- GOAL -
Both the line containing "for low in (y" and the line containing "obj.parent = None" belong in the answer, along with every line between them; print exactly those.

********

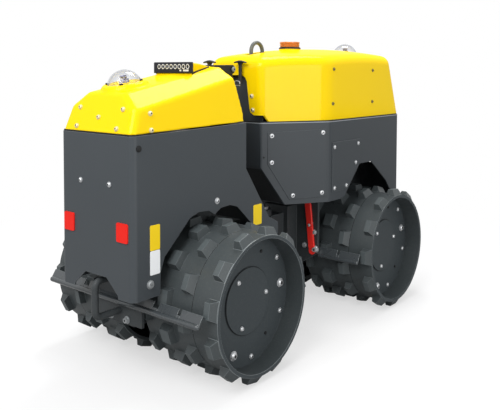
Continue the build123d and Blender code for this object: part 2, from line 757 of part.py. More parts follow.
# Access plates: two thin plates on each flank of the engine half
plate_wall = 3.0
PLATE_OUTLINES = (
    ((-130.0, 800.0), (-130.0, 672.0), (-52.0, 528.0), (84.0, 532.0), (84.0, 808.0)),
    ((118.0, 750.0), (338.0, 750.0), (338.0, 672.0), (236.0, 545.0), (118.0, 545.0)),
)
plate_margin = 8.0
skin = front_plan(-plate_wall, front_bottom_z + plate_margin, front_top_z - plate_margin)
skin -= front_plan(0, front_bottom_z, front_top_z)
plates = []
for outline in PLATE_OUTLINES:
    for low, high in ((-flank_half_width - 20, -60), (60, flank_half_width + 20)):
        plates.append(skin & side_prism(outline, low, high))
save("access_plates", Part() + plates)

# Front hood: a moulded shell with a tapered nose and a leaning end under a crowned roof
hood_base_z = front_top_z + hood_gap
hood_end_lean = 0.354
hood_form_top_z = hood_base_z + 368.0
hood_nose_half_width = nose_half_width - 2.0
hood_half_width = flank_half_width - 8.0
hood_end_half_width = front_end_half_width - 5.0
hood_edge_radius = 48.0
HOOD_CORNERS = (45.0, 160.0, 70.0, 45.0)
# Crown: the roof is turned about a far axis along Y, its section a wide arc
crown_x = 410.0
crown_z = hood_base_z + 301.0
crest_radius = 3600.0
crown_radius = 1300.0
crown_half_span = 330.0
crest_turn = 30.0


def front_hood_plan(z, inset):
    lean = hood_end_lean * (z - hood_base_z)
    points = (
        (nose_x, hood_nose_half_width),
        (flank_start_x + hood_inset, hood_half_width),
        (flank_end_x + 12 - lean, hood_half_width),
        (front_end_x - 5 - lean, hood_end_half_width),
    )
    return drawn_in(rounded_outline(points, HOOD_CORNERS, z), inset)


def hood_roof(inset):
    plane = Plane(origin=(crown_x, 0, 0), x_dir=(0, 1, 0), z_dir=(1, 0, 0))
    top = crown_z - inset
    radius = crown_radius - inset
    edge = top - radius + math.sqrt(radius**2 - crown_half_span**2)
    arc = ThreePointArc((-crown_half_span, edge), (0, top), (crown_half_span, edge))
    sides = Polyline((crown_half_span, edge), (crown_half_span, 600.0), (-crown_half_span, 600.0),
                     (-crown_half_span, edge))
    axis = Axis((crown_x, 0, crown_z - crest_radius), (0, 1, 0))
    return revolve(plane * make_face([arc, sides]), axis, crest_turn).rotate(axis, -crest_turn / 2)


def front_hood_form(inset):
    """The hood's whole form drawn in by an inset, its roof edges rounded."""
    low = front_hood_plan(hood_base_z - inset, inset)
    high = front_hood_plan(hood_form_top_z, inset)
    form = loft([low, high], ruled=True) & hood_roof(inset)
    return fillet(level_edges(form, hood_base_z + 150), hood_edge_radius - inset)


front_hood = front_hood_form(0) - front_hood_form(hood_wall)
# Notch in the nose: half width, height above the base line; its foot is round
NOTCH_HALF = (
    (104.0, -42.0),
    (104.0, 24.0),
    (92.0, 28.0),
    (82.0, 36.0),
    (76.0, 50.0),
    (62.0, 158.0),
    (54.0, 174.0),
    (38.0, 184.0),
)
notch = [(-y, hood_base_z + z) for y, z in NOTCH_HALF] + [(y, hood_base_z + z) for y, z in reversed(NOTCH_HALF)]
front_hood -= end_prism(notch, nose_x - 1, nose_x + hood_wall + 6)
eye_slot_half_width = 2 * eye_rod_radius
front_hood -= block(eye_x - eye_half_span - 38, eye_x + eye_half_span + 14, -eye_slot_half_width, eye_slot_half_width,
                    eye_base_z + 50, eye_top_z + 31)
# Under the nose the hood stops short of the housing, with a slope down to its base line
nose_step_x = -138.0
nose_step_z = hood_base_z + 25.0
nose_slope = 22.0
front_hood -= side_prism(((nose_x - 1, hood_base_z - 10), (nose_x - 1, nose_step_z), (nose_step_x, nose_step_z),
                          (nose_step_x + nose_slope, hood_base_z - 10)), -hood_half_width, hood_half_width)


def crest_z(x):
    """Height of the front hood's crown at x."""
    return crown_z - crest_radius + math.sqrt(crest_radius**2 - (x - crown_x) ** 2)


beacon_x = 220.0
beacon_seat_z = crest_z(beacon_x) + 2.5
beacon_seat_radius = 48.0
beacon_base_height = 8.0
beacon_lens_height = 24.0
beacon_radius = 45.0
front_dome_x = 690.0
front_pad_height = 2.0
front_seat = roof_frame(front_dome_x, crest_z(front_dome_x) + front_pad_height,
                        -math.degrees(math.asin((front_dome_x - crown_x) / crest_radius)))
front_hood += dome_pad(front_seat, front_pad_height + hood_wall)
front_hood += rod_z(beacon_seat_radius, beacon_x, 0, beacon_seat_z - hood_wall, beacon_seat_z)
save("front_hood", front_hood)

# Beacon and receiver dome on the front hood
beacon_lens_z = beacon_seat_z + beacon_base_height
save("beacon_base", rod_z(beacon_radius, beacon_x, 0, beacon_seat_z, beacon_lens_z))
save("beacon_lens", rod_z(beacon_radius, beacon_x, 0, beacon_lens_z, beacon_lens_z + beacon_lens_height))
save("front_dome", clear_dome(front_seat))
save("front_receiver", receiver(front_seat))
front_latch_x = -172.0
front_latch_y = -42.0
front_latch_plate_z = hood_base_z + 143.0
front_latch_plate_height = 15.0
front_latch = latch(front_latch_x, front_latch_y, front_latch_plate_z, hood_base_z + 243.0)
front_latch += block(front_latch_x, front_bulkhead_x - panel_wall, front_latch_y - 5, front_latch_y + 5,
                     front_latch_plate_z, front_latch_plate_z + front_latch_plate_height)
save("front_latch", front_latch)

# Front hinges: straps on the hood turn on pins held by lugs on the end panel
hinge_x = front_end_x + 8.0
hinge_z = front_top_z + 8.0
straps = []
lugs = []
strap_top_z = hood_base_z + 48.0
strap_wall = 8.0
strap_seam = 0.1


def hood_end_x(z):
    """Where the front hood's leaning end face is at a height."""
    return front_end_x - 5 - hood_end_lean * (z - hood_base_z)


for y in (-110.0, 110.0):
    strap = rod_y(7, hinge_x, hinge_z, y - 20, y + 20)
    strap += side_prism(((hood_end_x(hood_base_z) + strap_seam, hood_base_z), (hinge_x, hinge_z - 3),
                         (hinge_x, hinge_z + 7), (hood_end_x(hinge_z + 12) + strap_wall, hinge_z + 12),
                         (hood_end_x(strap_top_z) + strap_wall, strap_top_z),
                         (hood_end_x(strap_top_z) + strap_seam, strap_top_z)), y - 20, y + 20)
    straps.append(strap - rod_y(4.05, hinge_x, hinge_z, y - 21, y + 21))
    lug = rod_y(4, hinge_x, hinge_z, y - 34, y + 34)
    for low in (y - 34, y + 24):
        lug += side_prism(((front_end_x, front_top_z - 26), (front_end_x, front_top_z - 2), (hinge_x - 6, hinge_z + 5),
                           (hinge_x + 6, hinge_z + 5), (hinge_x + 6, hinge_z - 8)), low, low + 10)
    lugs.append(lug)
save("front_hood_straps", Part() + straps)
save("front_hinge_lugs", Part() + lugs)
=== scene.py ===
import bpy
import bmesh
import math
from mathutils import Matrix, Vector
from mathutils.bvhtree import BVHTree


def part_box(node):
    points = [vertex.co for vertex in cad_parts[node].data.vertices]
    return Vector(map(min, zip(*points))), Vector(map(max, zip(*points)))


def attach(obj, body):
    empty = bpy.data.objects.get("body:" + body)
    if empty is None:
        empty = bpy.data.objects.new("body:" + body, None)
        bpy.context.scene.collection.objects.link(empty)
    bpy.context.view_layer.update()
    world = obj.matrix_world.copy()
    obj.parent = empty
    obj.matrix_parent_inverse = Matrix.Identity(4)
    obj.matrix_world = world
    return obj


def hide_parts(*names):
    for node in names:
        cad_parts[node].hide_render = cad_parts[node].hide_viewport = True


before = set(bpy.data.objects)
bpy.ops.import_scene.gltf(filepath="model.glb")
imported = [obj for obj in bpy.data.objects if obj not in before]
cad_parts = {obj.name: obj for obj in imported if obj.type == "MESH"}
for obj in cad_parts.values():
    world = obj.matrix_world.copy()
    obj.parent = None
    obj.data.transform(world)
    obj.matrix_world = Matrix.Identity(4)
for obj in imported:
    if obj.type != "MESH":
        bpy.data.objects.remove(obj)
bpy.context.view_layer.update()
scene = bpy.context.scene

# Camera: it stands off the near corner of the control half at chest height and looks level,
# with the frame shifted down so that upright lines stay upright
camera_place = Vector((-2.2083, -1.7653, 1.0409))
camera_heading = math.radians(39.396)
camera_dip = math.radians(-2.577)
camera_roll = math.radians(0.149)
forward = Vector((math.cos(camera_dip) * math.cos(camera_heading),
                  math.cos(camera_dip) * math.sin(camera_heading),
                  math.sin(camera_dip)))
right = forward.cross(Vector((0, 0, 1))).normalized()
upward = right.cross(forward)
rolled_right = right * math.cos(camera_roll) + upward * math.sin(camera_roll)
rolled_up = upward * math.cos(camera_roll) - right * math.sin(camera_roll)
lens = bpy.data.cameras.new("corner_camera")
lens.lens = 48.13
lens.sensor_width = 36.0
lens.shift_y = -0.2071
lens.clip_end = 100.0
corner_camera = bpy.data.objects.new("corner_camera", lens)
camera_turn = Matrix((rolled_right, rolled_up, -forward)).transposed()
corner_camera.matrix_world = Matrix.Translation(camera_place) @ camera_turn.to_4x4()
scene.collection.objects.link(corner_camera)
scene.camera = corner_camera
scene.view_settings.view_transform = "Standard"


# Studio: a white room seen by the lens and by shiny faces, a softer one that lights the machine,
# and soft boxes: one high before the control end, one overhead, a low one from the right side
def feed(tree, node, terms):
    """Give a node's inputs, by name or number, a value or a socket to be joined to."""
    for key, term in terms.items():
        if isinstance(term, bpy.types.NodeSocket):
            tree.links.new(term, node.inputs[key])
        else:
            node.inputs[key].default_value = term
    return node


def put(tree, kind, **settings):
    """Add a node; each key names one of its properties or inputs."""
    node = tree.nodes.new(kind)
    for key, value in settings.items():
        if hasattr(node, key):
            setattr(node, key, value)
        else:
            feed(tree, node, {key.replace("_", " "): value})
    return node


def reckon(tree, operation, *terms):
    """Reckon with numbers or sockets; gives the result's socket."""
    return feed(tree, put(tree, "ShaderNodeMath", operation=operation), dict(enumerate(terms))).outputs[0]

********

- SOLUTION FOR THIS EXERCISE -
    for low in (y - 34, y + 24):
        lug += side_prism(((front_end_x, front_top_z - 26), (front_end_x, front_top_z - 2), (hinge_x - 6, hinge_z + 5),
                           (hinge_x + 6, hinge_z + 5), (hinge_x + 6, hinge_z - 8)), low, low + 10)
    lugs.append(lug)
save("front_hood_straps", Part() + straps)
save("front_hinge_lugs", Part() + lugs)
=== scene.py ===
import bpy
import bmesh
import math
from mathutils import Matrix, Vector
from mathutils.bvhtree import BVHTree


def part_box(node):
    points = [vertex.co for vertex in cad_parts[node].data.vertices]
    return Vector(map(min, zip(*points))), Vector(map(max, zip(*points)))


def attach(obj, body):
    empty = bpy.data.objects.get("body:" + body)
    if empty is None:
        empty = bpy.data.objects.new("body:" + body, None)
        bpy.context.scene.collection.objects.link(empty)
    bpy.context.view_layer.update()
    world = obj.matrix_world.copy()
    obj.parent = empty
    obj.matrix_parent_inverse = Matrix.Identity(4)
    obj.matrix_world = world
    return obj


def hide_parts(*names):
    for node in names:
        cad_parts[node].hide_render = cad_parts[node].hide_viewport = True


before = set(bpy.data.objects)
bpy.ops.import_scene.gltf(filepath="model.glb")
imported = [obj for obj in bpy.data.objects if obj not in before]
cad_parts = {obj.name: obj for obj in imported if obj.type == "MESH"}
for obj in cad_parts.values():
    world = obj.matrix_world.copy()
    obj.parent = None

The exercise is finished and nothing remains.